━━━━━ SUPPLIED DATA ━━━━━

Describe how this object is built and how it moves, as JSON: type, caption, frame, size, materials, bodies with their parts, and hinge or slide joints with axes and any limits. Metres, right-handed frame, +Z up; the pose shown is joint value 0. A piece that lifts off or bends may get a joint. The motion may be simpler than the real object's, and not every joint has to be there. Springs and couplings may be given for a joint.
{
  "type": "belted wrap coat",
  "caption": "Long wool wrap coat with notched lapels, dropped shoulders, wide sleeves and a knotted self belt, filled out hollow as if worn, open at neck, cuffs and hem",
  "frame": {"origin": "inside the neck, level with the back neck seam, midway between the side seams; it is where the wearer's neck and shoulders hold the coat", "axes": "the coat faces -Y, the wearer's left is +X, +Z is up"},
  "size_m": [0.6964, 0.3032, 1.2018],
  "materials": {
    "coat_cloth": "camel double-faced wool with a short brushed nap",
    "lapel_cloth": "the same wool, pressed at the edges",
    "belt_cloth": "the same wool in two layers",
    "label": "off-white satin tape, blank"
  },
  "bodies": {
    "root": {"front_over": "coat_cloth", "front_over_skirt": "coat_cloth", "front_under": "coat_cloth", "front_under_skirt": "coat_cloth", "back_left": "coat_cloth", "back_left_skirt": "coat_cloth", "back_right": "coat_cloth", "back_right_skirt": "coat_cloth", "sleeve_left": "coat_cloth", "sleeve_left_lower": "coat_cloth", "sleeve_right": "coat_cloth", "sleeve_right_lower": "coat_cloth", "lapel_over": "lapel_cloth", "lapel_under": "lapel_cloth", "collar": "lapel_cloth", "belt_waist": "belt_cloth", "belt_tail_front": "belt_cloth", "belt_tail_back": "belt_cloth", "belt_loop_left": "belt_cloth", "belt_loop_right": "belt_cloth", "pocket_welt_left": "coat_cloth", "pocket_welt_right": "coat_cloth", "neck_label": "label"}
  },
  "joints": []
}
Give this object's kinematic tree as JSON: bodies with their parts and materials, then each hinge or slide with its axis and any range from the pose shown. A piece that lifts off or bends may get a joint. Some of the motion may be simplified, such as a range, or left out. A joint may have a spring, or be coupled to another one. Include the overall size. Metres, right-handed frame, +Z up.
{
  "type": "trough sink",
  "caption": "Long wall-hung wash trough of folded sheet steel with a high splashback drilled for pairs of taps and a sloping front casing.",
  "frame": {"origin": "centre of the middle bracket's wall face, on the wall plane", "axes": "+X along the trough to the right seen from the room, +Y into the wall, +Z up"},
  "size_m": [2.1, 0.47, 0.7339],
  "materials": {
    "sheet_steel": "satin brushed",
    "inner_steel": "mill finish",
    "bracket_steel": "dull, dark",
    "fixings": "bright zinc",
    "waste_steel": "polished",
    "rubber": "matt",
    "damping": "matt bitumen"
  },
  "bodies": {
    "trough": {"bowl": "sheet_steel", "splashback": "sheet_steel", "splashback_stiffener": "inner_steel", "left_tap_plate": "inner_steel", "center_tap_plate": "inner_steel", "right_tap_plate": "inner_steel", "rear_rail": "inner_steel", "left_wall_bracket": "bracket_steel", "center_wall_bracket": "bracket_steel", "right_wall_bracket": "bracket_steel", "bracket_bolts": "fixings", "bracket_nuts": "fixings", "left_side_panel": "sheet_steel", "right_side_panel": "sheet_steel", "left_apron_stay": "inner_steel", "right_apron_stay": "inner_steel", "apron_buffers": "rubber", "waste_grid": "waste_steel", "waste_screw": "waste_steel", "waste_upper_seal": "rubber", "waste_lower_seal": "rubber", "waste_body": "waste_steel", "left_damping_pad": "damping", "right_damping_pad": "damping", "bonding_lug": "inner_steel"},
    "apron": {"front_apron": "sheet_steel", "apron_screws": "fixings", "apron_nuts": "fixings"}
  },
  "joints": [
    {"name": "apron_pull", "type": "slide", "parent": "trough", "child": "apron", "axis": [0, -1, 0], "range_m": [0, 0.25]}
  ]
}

━━━━━

Would you write down every record again, exactly?

ANSWER BELOW =
Describe how this object is built and how it moves, as JSON: type, caption, frame, size, materials, bodies with their parts, and hinge or slide joints with axes and any limits. Metres, right-handed frame, +Z up; the pose shown is joint value 0. A piece that lifts off or bends may get a joint. The motion may be simpler than the real object's, and not every joint has to be there. Springs and couplings may be given for a joint.
{
  "type": "belted wrap coat",
  "caption": "Long wool wrap coat with notched lapels, dropped shoulders, wide sleeves and a knotted self belt, filled out hollow as if worn, open at neck, cuffs and hem",
  "frame": {"origin": "inside the neck, level with the back neck seam, midway between the side seams; it is where the wearer's neck and shoulders hold the coat", "axes": "the coat faces -Y, the wearer's left is +X, +Z is up"},
  "size_m": [0.6964, 0.3032, 1.2018],
  "materials": {
    "coat_cloth": "camel double-faced wool with a short brushed nap",
    "lapel_cloth": "the same wool, pressed at the edges",
    "belt_cloth": "the same wool in two layers",
    "label": "off-white satin tape, blank"
  },
  "bodies": {
    "root": {"front_over": "coat_cloth", "front_over_skirt": "coat_cloth", "front_under": "coat_cloth", "front_under_skirt": "coat_cloth", "back_left": "coat_cloth", "back_left_skirt": "coat_cloth", "back_right": "coat_cloth", "back_right_skirt": "coat_cloth", "sleeve_left": "coat_cloth", "sleeve_left_lower": "coat_cloth", "sleeve_right": "coat_cloth", "sleeve_right_lower": "coat_cloth", "lapel_over": "lapel_cloth", "lapel_under": "lapel_cloth", "collar": "lapel_cloth", "belt_waist": "belt_cloth", "belt_tail_front": "belt_cloth", "belt_tail_back": "belt_cloth", "belt_loop_left": "belt_cloth", "belt_loop_right": "belt_cloth", "pocket_welt_left": "coat_cloth", "pocket_welt_right": "coat_cloth", "neck_label": "label"}
  },
  "joints": []
}
Give this object's kinematic tree as JSON: bodies with their parts and materials, then each hinge or slide with its axis and any range from the pose shown. A piece that lifts off or bends may get a joint. Some of the motion may be simplified, such as a range, or left out. A joint may have a spring, or be coupled to another one. Include the overall size. Metres, right-handed frame, +Z up.
{
  "type": "trough sink",
  "caption": "Long wall-hung wash trough of folded sheet steel with a high splashback drilled for pairs of taps and a sloping front casing.",
  "frame": {"origin": "centre of the middle bracket's wall face, on the wall plane", "axes": "+X along the trough to the right seen from the room, +Y into the wall, +Z up"},
  "size_m": [2.1, 0.47, 0.7339],
  "materials": {
    "sheet_steel": "satin brushed",
    "inner_steel": "mill finish",
    "bracket_steel": "dull, dark",
    "fixings": "bright zinc",
    "waste_steel": "polished",
    "rubber": "matt",
    "damping": "matt bitumen"
  },
  "bodies": {
    "trough": {"bowl": "sheet_steel", "splashback": "sheet_steel", "splashback_stiffener": "inner_steel", "left_tap_plate": "inner_steel", "center_tap_plate": "inner_steel", "right_tap_plate": "inner_steel", "rear_rail": "inner_steel", "left_wall_bracket": "bracket_steel", "center_wall_bracket": "bracket_steel", "right_wall_bracket": "bracket_steel", "bracket_bolts": "fixings", "bracket_nuts": "fixings", "left_side_panel": "sheet_steel", "right_side_panel": "sheet_steel", "left_apron_stay": "inner_steel", "right_apron_stay": "inner_steel", "apron_buffers": "rubber", "waste_grid": "waste_steel", "waste_screw": "waste_steel", "waste_upper_seal": "rubber", "waste_lower_seal": "rubber", "waste_body": "waste_steel", "left_damping_pad": "damping", "right_damping_pad": "damping", "bonding_lug": "inner_steel"},
    "apron": {"front_apron": "sheet_steel", "apron_screws": "fixings", "apron_nuts": "fixings"}
  },
  "joints": [
    {"name": "apron_pull", "type": "slide", "parent": "trough", "child": "apron", "axis": [0, -1, 0], "range_m": [0, 0.25]}
  ]
}